Elena me dedicó una sonrisa alentadora y tomó mi mano, apretándola suavemente.

—Te entiendo. Y sabes que siempre estaré aquí para ti, pase lo que pase. No importa lo que decidas hacer.

Pasamos un buen rato hablando de cosas triviales, riéndonos de algunas de las anécdotas que los invitados contaban. En un momento dado, Alaric se acercó a nuestra mesa, con una copa de vino en la mano y una sonrisa burlona.

—Recuerdo una vez, cuando éramos niños, que Zharia decidió que podía cazar un ciervo por sí misma —comenzó, riéndose al recordar.

—¡Oh no! —me reí, cubriendo mi rostro con las manos—. No puedes contar esa historia.

—¿Por qué no? Es una buena historia —dijo Darian, riendo también.

—Bien, pues allí estaba ella, con apenas diez años, con una lanza que había hecho con un palo y una piedra. Y este ciervo era enorme, más grande que ella, estoy seguro —continuó Alaric, gesticulando con la mano libre—. Corrí detrás de ella, y justo cuando estaba a punto de saltar sobre el ciervo, resbalé y caí de bruces.

La mesa estalló en carcajadas, y por un momento, sentí una calidez genuina en mi pecho. Pero entonces, un dolor agudo recorrió mi abdomen, arrancándome de mi burbuja de felicidad momentánea.

—Zharia, ¿estás bien? —preguntó Darian, su rostro pasando de la risa a la preocupación en un instante.

Sentí una segunda punzada, más fuerte esta vez, y me doblé ligeramente sobre mi silla, agarrándome el vientre. Las conversaciones a mi alrededor se detuvieron, y de repente, todas las miradas estaban sobre mí.

—Creo… creo que es el bebé —dije, mi voz temblando con una mezcla de sorpresa y miedo. No debería estar sucediendo todavía; solo tenía ocho meses. Pero ya había leído sobre esto. Las cosas raramente iban según lo planeado.

—Tenemos que llevarla al hospital, ahora mismo —ordenó Darian con firmeza, levantándose rápidamente y llamando a Alaric.

Elena se inclinó hacia mí, sus ojos llenos de preocupación.

—Respira, Zharia. Estoy aquí contigo.

—Gracias, Elena —susurré, agarrando su mano mientras una nueva oleada de dolor recorría mi cuerpo. Sentí las manos de Darian en mis hombros, firmes pero gentiles, guiándome hacia la salida. Mientras avanzábamos, las contracciones se hacían más frecuentes y dolorosas, y mi mente se nublaba con la confusión y el miedo. ¿Qué significaba esto? ¿Estaba el bebé bien?

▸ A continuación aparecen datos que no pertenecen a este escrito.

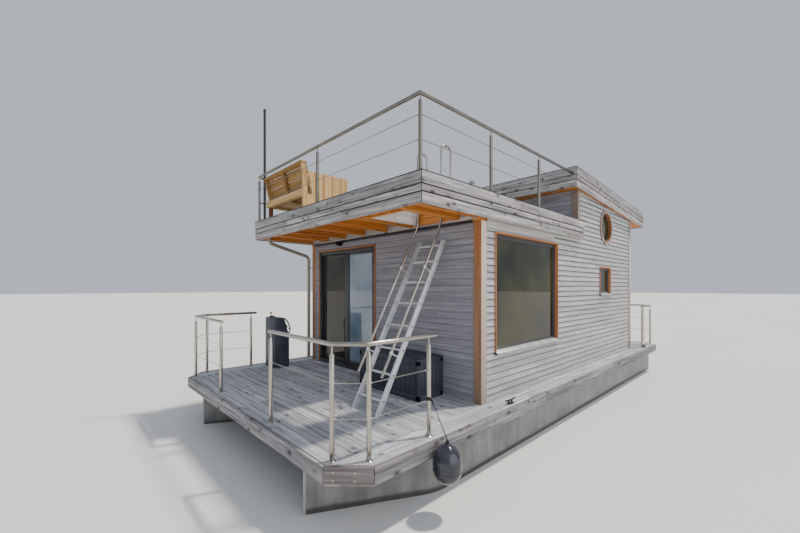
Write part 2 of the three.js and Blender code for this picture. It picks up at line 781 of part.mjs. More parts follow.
function outboardLegGeometry() {
  const upperYoke = box(-60, 60, tilt.y + 15, tilt.y + 300, tilt.z + 40 + seat, tilt.z + 88);
  const lowerYoke = box(-45, 45, tilt.y + 20, tilt.y + 140, tilt.z - 375, tilt.z - 330 - seat);
  const shank = [
    [tilt.y + 95, tilt.z + 60],
    [tilt.y + 95, tilt.z - 620],
    [tilt.y + 70, tilt.z - 720],
    [tilt.y + 110, tilt.z - 890],
    [tilt.y + 190, tilt.z - 895],
    [tilt.y + 230, tilt.z - 780],
    [tilt.y + 225, tilt.z - 600],
    [tilt.y + 240, tilt.z + 60],
  ];
  const plate = box(-85, 85, tilt.y + 60, tilt.y + 340, tilt.z - 590, tilt.z - 578);
  const nose = [[0, -250], [20, -232], [38, -170], [45, -90], [45, 20], [36, 55], [0, 55]];
  const pod = new THREE.LatheGeometry(nose.map(([r, y]) => new THREE.Vector2(r, y)), 12);
  pod.translate(0, screw.front - 55 - seat, screw.z);
  const wide = box(-38, 38, tilt.y + 100, tilt.y + 236, tilt.z - 560, tilt.z + 60);
  return join(upperYoke, lowerYoke, runAcross(shank, -14, 14), wide, plate, pod);
}

function outboardCowlGeometry() {
  const z = tilt.z + 88 + seat;
  const profile = [
    [tilt.y - 30, z],
    [tilt.y + 340, z],
    [tilt.y + 388, z + 90],
    [tilt.y + 380, z + 240],
    [tilt.y + 320, z + 320],
    [tilt.y + 60, z + 342],
    [tilt.y - 10, z + 300],
    [tilt.y - 48, z + 180],
    [tilt.y - 48, z + 60],
  ];
  const round = 40;
  const shape = new THREE.Shape(profile.map(([y, h]) => new THREE.Vector2(y, h)));
  const geometry = new THREE.ExtrudeGeometry(shape, {
    depth: 300 - 2 * round, bevelEnabled: true, bevelSize: round, bevelThickness: round,
    bevelOffset: -round, bevelSegments: 3,
  });
  return geometry.applyMatrix4(acrossTurn).translate(-150 + round, 0, 0);
}

function propellerGeometry() {
  const hub = new THREE.CylinderGeometry(26, 34, 80, 12).translate(0, 40, 0);
  const blades = [0, 1, 2].map((i) => {
    const blade = box(20, screw.radius, -4, 4, -34, 34);
    blade.rotateX(0.6).translate(0, 40, 0);
    return blade.rotateY((i * 2 * Math.PI) / 3);
  });
  return join(hub, ...blades).translate(0, screw.front, screw.z);
}

// Assembly
addPart('deck_frame', deckFrameGeometry(), paint.steel);
addPart('deck_boards', slab(deckInside, boardBottom, deck.top), paint.greyTimber);
addPart('deck_edge', deckEdgeGeometry(), paint.greyTimber);
addPart('wall_front', frontWallGeometry(), paint.siding);
addPart('wall_rear', rearWallGeometry(), paint.siding);
addPart('wall_clerestory', clerestoryGeometry(), paint.siding);
for (const [name, side] of [['port', 1], ['starboard', -1]]) {
  addPart(`pontoon_${name}`, pontoonGeometry(side), paint.steel);
  addPart(`wall_${name}`, sideWallGeometry(side), paint.siding);
  addPart(`front_post_${name}`, postGeometry(side, cabin.front, wallFoot, eaves), paint.larch);
  addPart(`rear_post_${name}`, postGeometry(side, cabin.rear - cabin.post, wallFoot, 5000), paint.larch);
  addPart(`upper_post_${name}`, postGeometry(side, terrace.rear, eaves + seat, 5000), paint.larch);
  addPart(`picture_frame_${name}`, windowFrameGeometry(side, pictureWindow), paint.larch);
  addPart(`picture_pane_${name}`, paneGeometry(side, pictureWindow), paint.glass);
  addPart(`small_frame_${name}`, windowFrameGeometry(side, smallWindow), paint.larch);
  addPart(`small_pane_${name}`, paneGeometry(side, smallWindow), paint.glass);
  addPart(`round_frame_${name}`, roundFrameGeometry(side), paint.larch);
  addPart(`round_pane_${name}`, roundPaneGeometry(side), paint.glass);
  addPart(`bow_rail_${name}`, deckRailGeometry(side, -1), paint.stainless);
  addPart(`stern_rail_${name}`, deckRailGeometry(side, 1), paint.stainless);
}
addPart('terrace_roof', terraceRoofGeometry(), paint.larch);
addPart('terrace_fascia', terraceFasciaGeometry(), paint.greyTimber);
addPart('upper_roof', upperRoofGeometry(), paint.larch);
addPart('upper_fascia', upperFasciaGeometry(), paint.greyTimber);
addPart('door_frame', doorFrameGeometry(), paint.anthracite);
addPart('door_fixed_pane', fixedPaneGeometry(), paint.glass);
addPart('door_leaf', leafGeometry(), paint.anthracite);
addPart('door_leaf_pane', leafPaneGeometry(), paint.glass);
addPart('rear_door_frame', rearDoorFrameGeometry(), paint.larch);
addPart('rear_door', rearDoorGeometry(), paint.anthracite);
addPart('terrace_rail', terraceRailGeometry(), paint.stainless);
addPart('ladder', ladderGeometry(), paint.aluminium);
addPart('helm_console', helmGeometry(), paint.anthracite);
addPart('steering_wheel', wheelGeometry(), paint.black);
addPart('mast_pole', poleGeometry(), paint.black);
addPart('downpipe', downpipeGeometry(), paint.zinc);
addPart('door_lamp', lampGeometry(), paint.black);
addPart('deck_box', deckBoxGeometry(), paint.anthracite);
addPart('deck_box_lid', deckBoxLidGeometry(), paint.anthracite);
addPart('terrace_bench', benchGeometry(), paint.pine);
addPart('fender', fenderGeometry(), paint.black);
addPart('fender_lanyard', lanyardGeometry(), paint.black);
addPart('outboard_mount', outboardMountGeometry(), paint.steel);
addPart('outboard_swivel', outboardSwivelGeometry(), paint.black);
addPart('outboard_leg', outboardLegGeometry(), paint.black);
addPart('outboard_cowl', outboardCowlGeometry(), paint.black);
addPart('propeller', propellerGeometry(), paint.black);

export default houseboat;
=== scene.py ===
# Looks of a timber houseboat on two steel pontoons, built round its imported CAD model.
# Metres, +X to port, -Y to the bow, +Z up; the waterline is the studio floor.
import math
import random

import bmesh
import bpy
from mathutils import Matrix, Vector


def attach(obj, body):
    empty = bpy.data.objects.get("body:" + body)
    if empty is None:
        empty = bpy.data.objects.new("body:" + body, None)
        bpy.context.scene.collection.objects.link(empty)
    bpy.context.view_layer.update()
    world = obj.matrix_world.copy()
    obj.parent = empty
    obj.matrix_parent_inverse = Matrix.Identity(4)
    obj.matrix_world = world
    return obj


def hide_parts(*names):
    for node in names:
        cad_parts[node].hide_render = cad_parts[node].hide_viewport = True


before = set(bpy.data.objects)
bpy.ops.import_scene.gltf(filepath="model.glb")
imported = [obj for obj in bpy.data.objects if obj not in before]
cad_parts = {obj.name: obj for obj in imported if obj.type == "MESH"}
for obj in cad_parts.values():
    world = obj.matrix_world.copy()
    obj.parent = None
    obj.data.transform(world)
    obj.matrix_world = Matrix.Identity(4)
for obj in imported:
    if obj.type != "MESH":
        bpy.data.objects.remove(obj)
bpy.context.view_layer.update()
random.seed(11)

# Main lines that several pieces share, as the CAD has them
hull = {"deckTop": 1.07, "half": 2.33, "end": 4.905, "chamfer": 0.3, "edgeThick": 0.028, "edgeHeight": 0.148,
        "wellHalf": 0.38, "wellFront": 4.06}
cabin = {"outer": 2.025, "lapFace": 2.018, "inner": 1.91, "front": -2.65, "rear": 3.6, "foot": 1.0703,
         "eaves": 3.35, "lapPitch": 0.087}
terrace = {"half": 2.095, "front": -3.8, "rear": 0.385, "fasciaRear": 0.525, "bottom": 3.38, "top": 3.721,
           "floor": 3.62}
upper = {"half": 2.095, "front": 0.145, "rear": 4.475, "top": 4.645, "height": 0.355, "pitch": 0.058}
seat = 0.0003  # gap between pieces that rest on each other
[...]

Cuando finalmente llegamos al coche, me apoyé en el respaldo del asiento, respirando profundamente, intentando mantener la calma. Pero el pánico comenzaba a instalarse en mi pecho. No era solo el dolor físico; era el miedo a lo desconocido, a lo que esto podría significar. Sentía que el peso del mundo caía sobre mis hombros, y no estaba segura de poder soportarlo.